Imagine what A.R. Kane did…

I suppose we’d do anything we can. I heard they sort of made up a story about them being in a band and built up interest based on that story. It’s brilliant really, and I think is indicative of a drive that bands need to get their music out. There are so many bands out there, so you have to claw and bite your way to be heard.

It’s unavoidable to ask then, why should genre fans “invest” on you? What’s so unique?

I think what is so unique, is that we make music that doesn’t necessarily appeal to strict “genre fans”. If you are wanting a pure dreampop album in the vein of Cocteau Twins or Slowdive, you probably won’t understand the music. Or, if you are looking for a Ride, My Bloody Valentine redux band, you won’t find it here.

We exist on the outskirts, and while some shoegaze and dream pop fans support us, it is too simplistic and arguable to put us in that bracket. So I suppose our appeal is to those with varied taste. If you like This Mortal Coil, as well as Low and all the dream pop and shoegaze and even darkwave bands in between, then you might like what is being played here. Purists won’t.

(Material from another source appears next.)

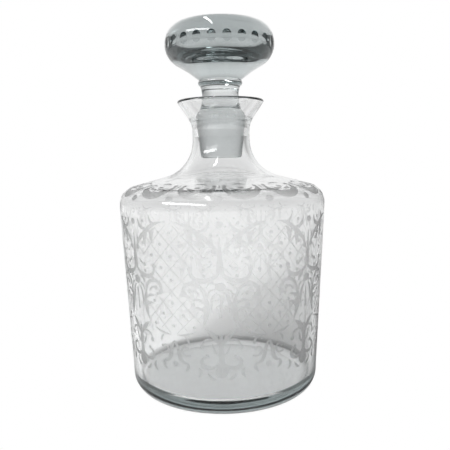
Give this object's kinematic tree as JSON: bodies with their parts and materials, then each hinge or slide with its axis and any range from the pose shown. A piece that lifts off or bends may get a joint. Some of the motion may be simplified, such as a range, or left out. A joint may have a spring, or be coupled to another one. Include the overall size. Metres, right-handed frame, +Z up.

Great! And what’s next for A Thousand Hours? Any gigs to promote the album?

We are pretty much tied to the online promotion angle. It is hard for us to play gigs being in different states. But we are getting a good reaction from the online community. As for after that? We are going to let this album sit a bit before we start doing another album or EP. I am doing something with Jason Lamoreaux though, a bit of an ambient project and have started my own fledgling label, Vesper Records. So I will be busy.

Thank you for this one! Hope you enjoyed. Any ‘shoegazy’ wish before we drop the curtain?

I just want to say there are a lot of good bands out there right now and great releases coming out every day. I have the privilege to talk with so many bands, and write about them. It’s no coincidence all these old bands are rising again right now, I think we are in another golden age, so to speak. We are happy to have any part in it.